The first of these is section 933(4) of the Taxes Consolidation Act, 1997. That subsection reads as follows:

"All appeals against assessments to income tax or corporation tax shall be heard and determined by the Appeal Commissioners, and their determination on any such appeal shall be final and conclusive, unless the person assessed requires that that person's appeal shall be reheard under section 942 or unless under the Tax Acts a case is required to be stated for the opinion of the High Court."

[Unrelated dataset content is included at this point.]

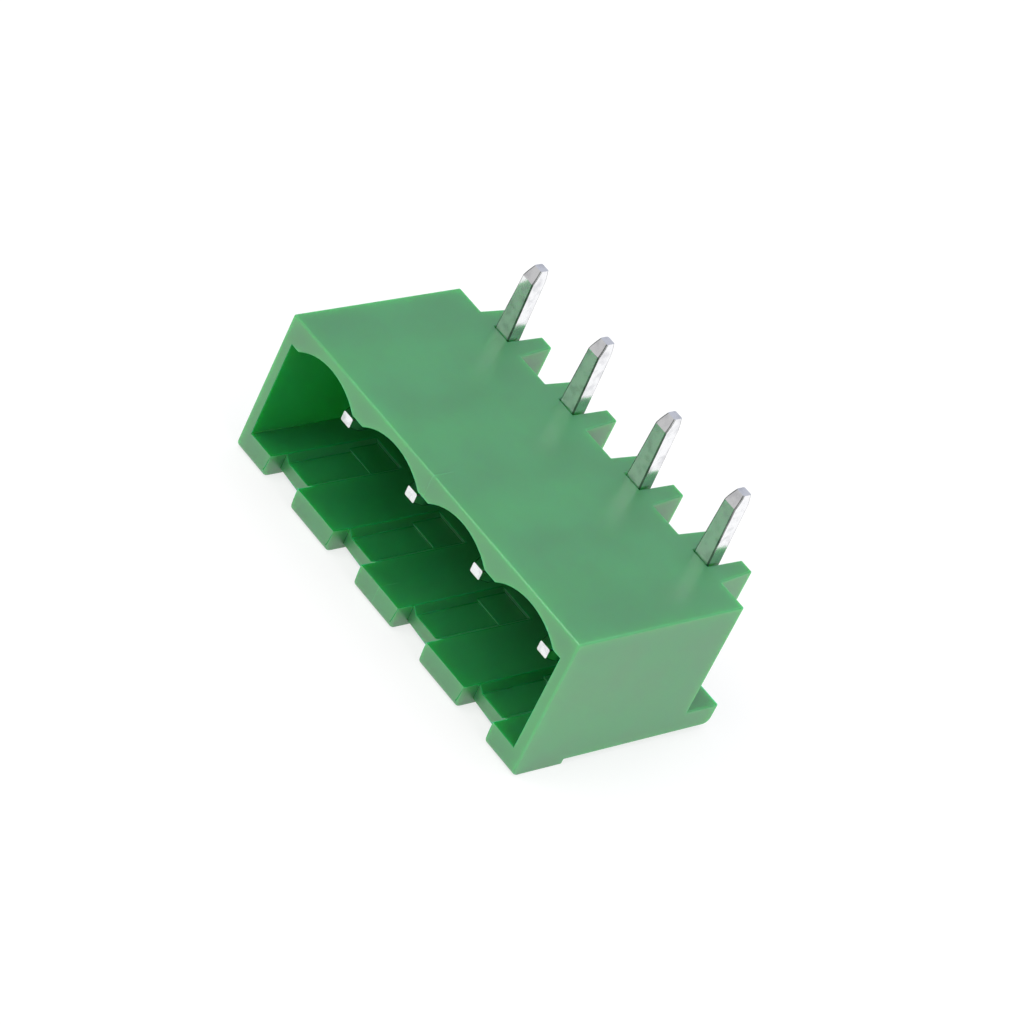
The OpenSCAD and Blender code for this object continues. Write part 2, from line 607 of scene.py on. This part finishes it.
@dataclass
class Housing:
    """The moulding: the CAD housing with a small radius on each of its edges."""

    node: str = "housing"
    name: str = "housing_moulding"
    outside: EdgeRadius = EdgeRadius("outside_edge", 0.09, 0.36, PlasticZone.EDGE, 4)
    inside: EdgeRadius = EdgeRadius("inside_edge", 0.03, 0.20, PlasticZone.INNER_EDGE, 2)
    sharp_from_deg: float = 24.0
    merge_mm: float = 0.0005
    flat_deg: float = 0.5
    skin_mm: float = 0.1
    base_mm: float = 0.45
    back_mm: float = 2.2
    edges_at_vertex: int = 8
    same_way: float = 0.8
    finishes: list[MouldedPlastic] = field(
        default_factory=lambda: [MouldedPlastic(zone) for zone in PlasticZone]
    )

    def build(self, frame: dict[str, Any]) -> bpy.types.Object:
        """Copies the CAD housing, merges it and rounds its edges.

        Args:
            frame: the loaded frame.

        Returns:
            The piece.
        """
        mesh = self._merged_copy(frame["nodes"][self.node])
        self._weigh_edges(mesh)
        mesh.shade_smooth()
        finishes = [finish.make() for finish in self.finishes]
        piece = place_piece(self.name, mesh, finishes)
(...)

The reference to section 942 is a reference to appeals to the Circuit Court a matter which does not arise except inferentially in this case. The purpose of the subsection is to make clear that in the absence of either an appeal to the Circuit Court or an appeal by way of case stated to the High Court, the determination by the Appeal Commissioners becomes "final and conclusive". It is clear that in the event of such appeal or case stated the Appeal Commissioners' determination is not "final and conclusive". This is something heavily relied on by the appellants in resisting the claim for the refund. I will return in due course to this aspect of the appellants' argument. It is appropriate, however, to signpost at this stage that because a determination by the Appeal Commissioners has not become "final and conclusive" it does not necessarily follow that the claim for the refund is ill-founded. A High Court judgment is necessarily not final and conclusive if an appeal from it is pending before the Supreme Court but that does not mean that in the meantime the judgment of the High Court is not a lawful judgment capable of being executed upon. It is only if the High Court or the Supreme Court grants a stay of execution on the judgment that the execution process can be prevented notwithstanding the pendency of an appeal. Even then the High Court judgment remains lawful until overruled. I am not suggesting that the High Court analogy to which I have just referred could be directly relevant to the interpretation of a tax statutory provision but it does illustrate the conceptual normality, at least, of a determination by a lower tribunal being valid and enforceable notwithstanding an intended or actual appeal from it.